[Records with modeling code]
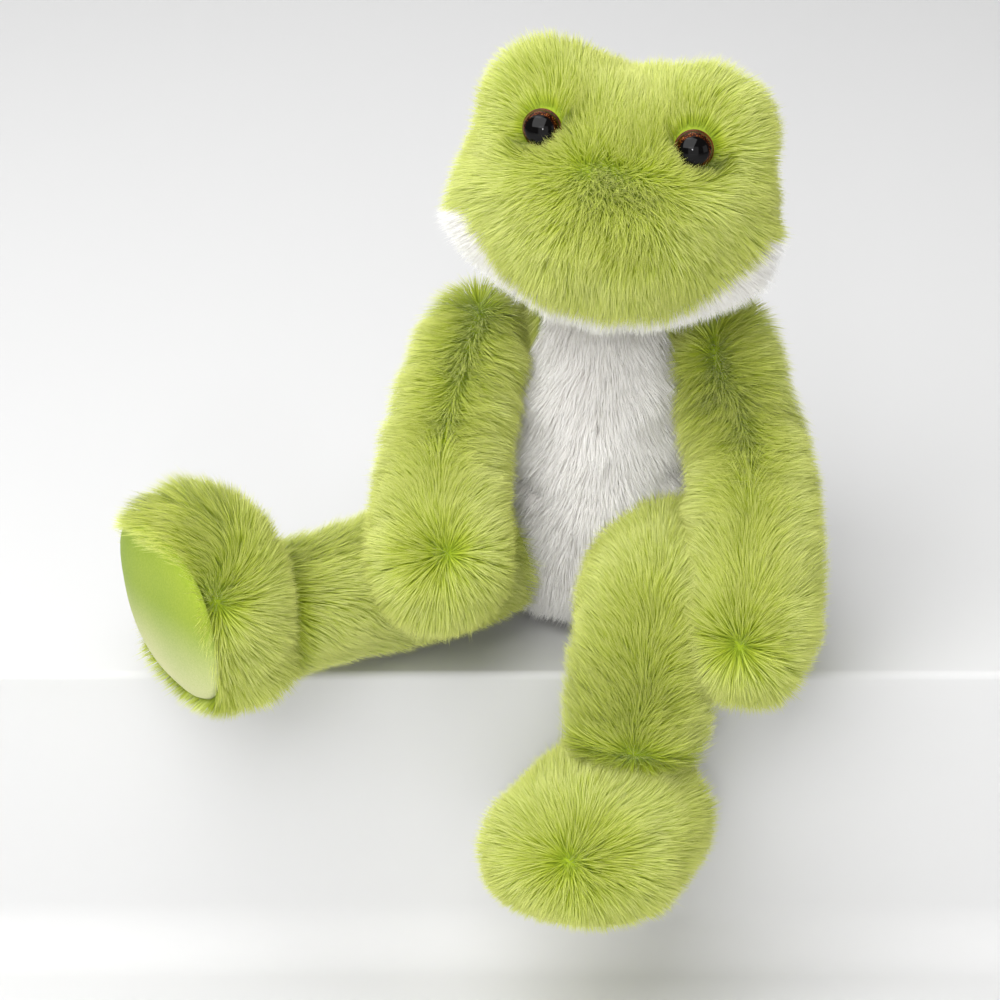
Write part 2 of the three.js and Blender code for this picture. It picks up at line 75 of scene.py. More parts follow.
# Head
HEAD_CENTRE = (6.0, -12.6133, 169.0)
HEAD_TURNS = (-14.0, 8.0, -6.0)
HEAD_HALF_WIDTH = 52.0
HEAD_HALF_DEPTH = 47.0
HEAD_TOP = 41.5
HEAD_BOTTOM = 46.0
HEAD_POWER = 2.4
BROW_BUMP = ((0.69, -0.22, 0.75), 12.4, 20.9)
CHEEK_BUMP = ((0.98, -0.2, -0.29), 8.4, 17.3)
MUZZLE_BUMP = ((0, -0.95, -0.28), 9.0, 32.3)
CHIN_BUMP = ((0, -0.5, -0.86), 2.0, 31.2)
BROW_SWELL = ((-0.8, -0.2, 0.58), 2.0, 12.0)
BROW_DIP = ((-0.3, -0.2, 0.93), -3.0, 14.0)
CHIN_DROP = 44.0
CHIN_RISE = 31.0
CHIN_HALF_WIDTH = 54.0
CHIN_REACHES = (-51.5, 62.0)
CHIN_POWER = 2.6
CHIN_BACK = 14.0
NOSE_AIM = (0.0, -1.0, 0.23)
NOSE_HALF_SPAN = (0.2, 0, 0)

# Eyes
EYE_DIAMETER = 13.0
EYE_DOME = 4.5
EYE_RIM = 1.0
EYE_SPREAD = 29.0
EYE_HEIGHT = 23.0
EYE_UPTURN = -0.1
EYE_OUTTURN = 0.15
EYE_SHIFTS = {"right": (-4.2, 0, -0.8), "left": (0, 0, 1.2)}
EYE_SINK = 2.2
EYE_COVERS = {"right": (0.5, -0.87), "left": (0.0, -1.0)}
EYE_RING_DIAMETER = 14.0
EYE_RING_THICKNESS = 0.8
EYE_RING_GAP = 0.3
EYE_BEVEL = 0.3
EYE_RING_BEVEL = 0.2
EYE_RING_LAP = 0.4
EYE_SHANK_RADII = (1.2, 2.2)
EYE_SHANK_LENGTH = 12
EYE_HOLE_RADIUS = 2.5
EYE_BEHIND = -16
WASHER_HUB_RADIUS = 3.5
WASHER_RADIUS = 5.5
WASHER_THICKNESS = 1.6
WASHER_HEIGHT = 4
WASHER_GAP = 0.5
CLOTH_BEHIND_EYE = 0.7
CLOTH_FLAT_REACH = 11

# Arms: a spine's places are shares of the arm's reach, from the shoulder
SHOULDER_HALF_SPAN = 42.0
SHOULDER_FORWARD = 2.0
SHOULDER_HEIGHTS = {"right": 109.0, "left": 103.0}
ARM_HALF_WIDTH = 24.5
ARM_REACH = 120.0
ARM_SWELL_SHARES = (0.65, 0.78, 0.84, 0.87, 0.93, 1, 0.98)
ARM_SPINE_SHARES = {
    "right": ((0, 0.05, 0.125), (-0.025, -0.05, 0.02), (-0.08, -0.2, -0.12), (-0.13, -0.39, -0.32),
              (-0.137, -0.56, -0.48), (-0.115, -0.73, -0.64)),
    "left": ((0, 0.05, 0.125), (0.015, -0.05, 0.03), (0.05, -0.2, -0.11), (0.092, -0.37, -0.27),
             (0.1, -0.54, -0.45), (0.064, -0.7, -0.625), (-0.022, -0.825, -0.775)),
}

# Legs
HIP_HALF_SPAN = 22.0
HIP_FORWARD = 12.0
HIP_HEIGHT = 29.0
LEG_HALF_WIDTH = 25.5
THIGH_LENGTH = 72.0
SHIN_LENGTH = 47.0
LEG_SWELL_SHARES = {
    "right": (0.66, 0.84, 0.96, 1, 1, 0.965, 0.955, 0.98, 1.02),
    "left": (0.86, 0.92, 0.97, 1, 1.01, 1.0, 0.99, 0.98, 0.99),
}
KNEE_FILLET = 26.0
HIP_ROUND = 14.0
ANKLE_ROUND = 12.0
ANKLE_REACH = 8.0
FOOT_LENGTH = 84.0
FOOT_HALF_WIDTH = 35.0
FOOT_HALF_DEPTH = 26.0
FOOT_FORWARD = 22.0
HEEL_BACK = 25.5
HEEL_ROUND = 19.0
FOOT_WIDTH_SHARES = (0.84, 0.94, 1, 0.99, 0.9)
FOOT_DEPTH_SHARES = (0.92, 1, 1, 0.96, 0.86)
FOOT_UNDER_SQUARENESS = 0.4
FOOT_UNDER_POWER = 2 / (1 - FOOT_UNDER_SQUARENESS)
FOOT_SETTLES = {"right": (2.0, 0, 2.0), "left": (-2.0, 0, -2.4)}
FOOT_ROLLS = {"right": 0.0, "left": -3.5}
HIP_SETTLES = {"right": (0, 0, 0), "left": (3.2, 0, 4.2)}
ANKLE_SETTLES = {"right": (0, 0, 0), "left": (4.0, 0, 0)}
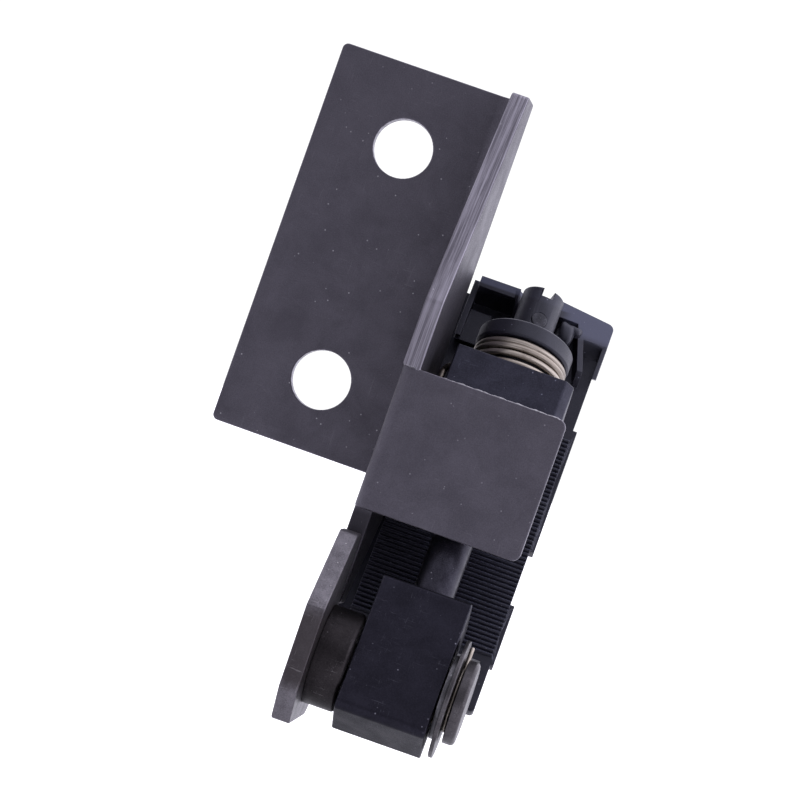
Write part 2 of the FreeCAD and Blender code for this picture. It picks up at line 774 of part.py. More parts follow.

* What to produce
Please repeat the listing above in full and exactly.

* Reply
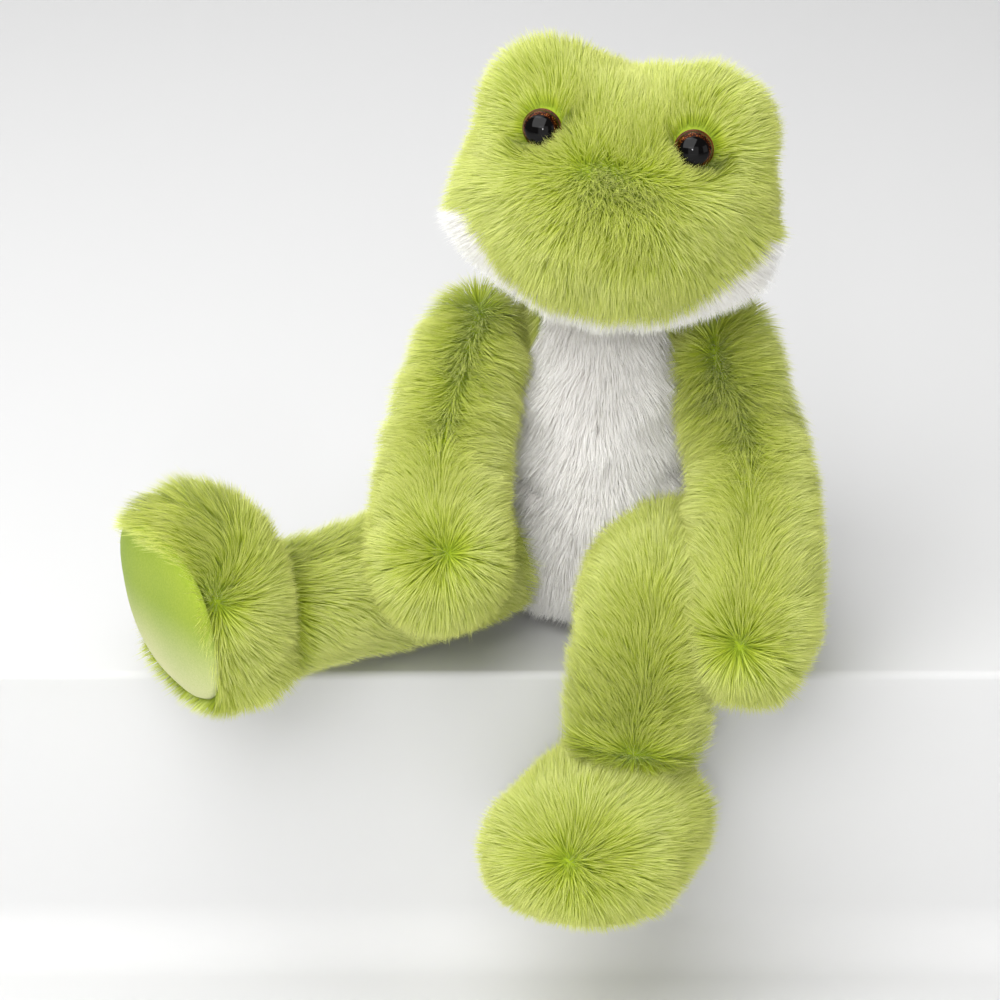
Write part 2 of the three.js and Blender code for this picture. It picks up at line 75 of scene.py. More parts follow.
# Head
HEAD_CENTRE = (6.0, -12.6133, 169.0)
HEAD_TURNS = (-14.0, 8.0, -6.0)
HEAD_HALF_WIDTH = 52.0
HEAD_HALF_DEPTH = 47.0
HEAD_TOP = 41.5
HEAD_BOTTOM = 46.0
HEAD_POWER = 2.4
BROW_BUMP = ((0.69, -0.22, 0.75), 12.4, 20.9)
CHEEK_BUMP = ((0.98, -0.2, -0.29), 8.4, 17.3)
MUZZLE_BUMP = ((0, -0.95, -0.28), 9.0, 32.3)
CHIN_BUMP = ((0, -0.5, -0.86), 2.0, 31.2)
BROW_SWELL = ((-0.8, -0.2, 0.58), 2.0, 12.0)
BROW_DIP = ((-0.3, -0.2, 0.93), -3.0, 14.0)
CHIN_DROP = 44.0
CHIN_RISE = 31.0
CHIN_HALF_WIDTH = 54.0
CHIN_REACHES = (-51.5, 62.0)
CHIN_POWER = 2.6
CHIN_BACK = 14.0
NOSE_AIM = (0.0, -1.0, 0.23)
NOSE_HALF_SPAN = (0.2, 0, 0)

# Eyes
EYE_DIAMETER = 13.0
EYE_DOME = 4.5
EYE_RIM = 1.0
EYE_SPREAD = 29.0
EYE_HEIGHT = 23.0
EYE_UPTURN = -0.1
EYE_OUTTURN = 0.15
EYE_SHIFTS = {"right": (-4.2, 0, -0.8), "left": (0, 0, 1.2)}
EYE_SINK = 2.2
EYE_COVERS = {"right": (0.5, -0.87), "left": (0.0, -1.0)}
EYE_RING_DIAMETER = 14.0
EYE_RING_THICKNESS = 0.8
EYE_RING_GAP = 0.3
EYE_BEVEL = 0.3
EYE_RING_BEVEL = 0.2
EYE_RING_LAP = 0.4
EYE_SHANK_RADII = (1.2, 2.2)
EYE_SHANK_LENGTH = 12
EYE_HOLE_RADIUS = 2.5
EYE_BEHIND = -16
WASHER_HUB_RADIUS = 3.5
WASHER_RADIUS = 5.5
WASHER_THICKNESS = 1.6
WASHER_HEIGHT = 4
WASHER_GAP = 0.5
CLOTH_BEHIND_EYE = 0.7
CLOTH_FLAT_REACH = 11

# Arms: a spine's places are shares of the arm's reach, from the shoulder
SHOULDER_HALF_SPAN = 42.0
SHOULDER_FORWARD = 2.0
SHOULDER_HEIGHTS = {"right": 109.0, "left": 103.0}
ARM_HALF_WIDTH = 24.5
ARM_REACH = 120.0
ARM_SWELL_SHARES = (0.65, 0.78, 0.84, 0.87, 0.93, 1, 0.98)
ARM_SPINE_SHARES = {
    "right": ((0, 0.05, 0.125), (-0.025, -0.05, 0.02), (-0.08, -0.2, -0.12), (-0.13, -0.39, -0.32),
              (-0.137, -0.56, -0.48), (-0.115, -0.73, -0.64)),
    "left": ((0, 0.05, 0.125), (0.015, -0.05, 0.03), (0.05, -0.2, -0.11), (0.092, -0.37, -0.27),
             (0.1, -0.54, -0.45), (0.064, -0.7, -0.625), (-0.022, -0.825, -0.775)),
}

# Legs
HIP_HALF_SPAN = 22.0
HIP_FORWARD = 12.0
HIP_HEIGHT = 29.0
LEG_HALF_WIDTH = 25.5
THIGH_LENGTH = 72.0
SHIN_LENGTH = 47.0
LEG_SWELL_SHARES = {
    "right": (0.66, 0.84, 0.96, 1, 1, 0.965, 0.955, 0.98, 1.02),
    "left": (0.86, 0.92, 0.97, 1, 1.01, 1.0, 0.99, 0.98, 0.99),
}
KNEE_FILLET = 26.0
HIP_ROUND = 14.0
ANKLE_ROUND = 12.0
ANKLE_REACH = 8.0
FOOT_LENGTH = 84.0
FOOT_HALF_WIDTH = 35.0
FOOT_HALF_DEPTH = 26.0
FOOT_FORWARD = 22.0
HEEL_BACK = 25.5
HEEL_ROUND = 19.0
FOOT_WIDTH_SHARES = (0.84, 0.94, 1, 0.99, 0.9)
FOOT_DEPTH_SHARES = (0.92, 1, 1, 0.96, 0.86)
FOOT_UNDER_SQUARENESS = 0.4
FOOT_UNDER_POWER = 2 / (1 - FOOT_UNDER_SQUARENESS)
FOOT_SETTLES = {"right": (2.0, 0, 2.0), "left": (-2.0, 0, -2.4)}
FOOT_ROLLS = {"right": 0.0, "left": -3.5}
HIP_SETTLES = {"right": (0, 0, 0), "left": (3.2, 0, 4.2)}
ANKLE_SETTLES = {"right": (0, 0, 0), "left": (4.0, 0, 0)}
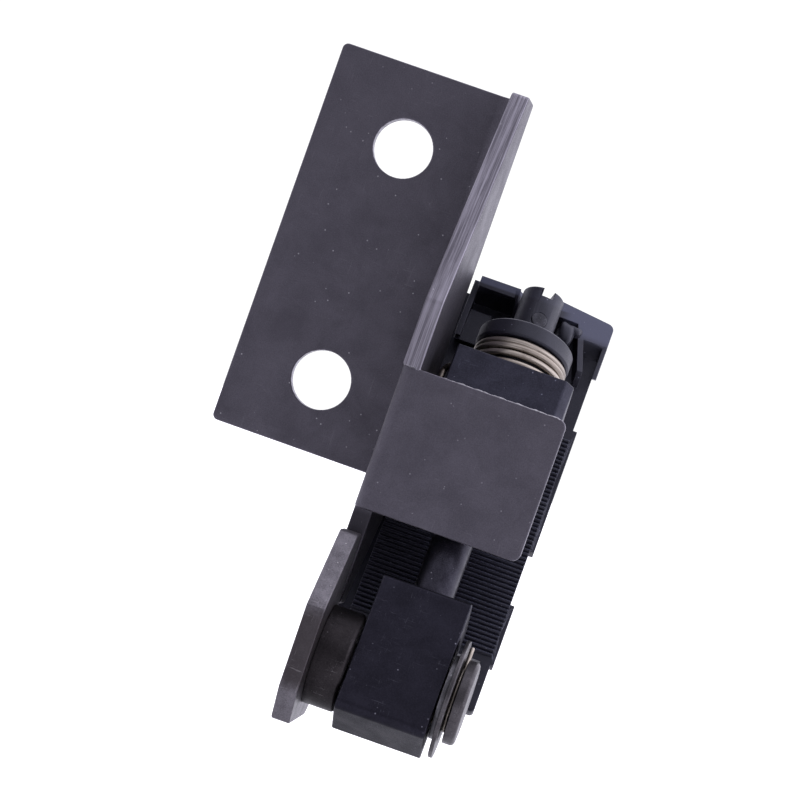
Write part 2 of the FreeCAD and Blender code for this picture. It picks up at line 774 of part.py. More parts follow.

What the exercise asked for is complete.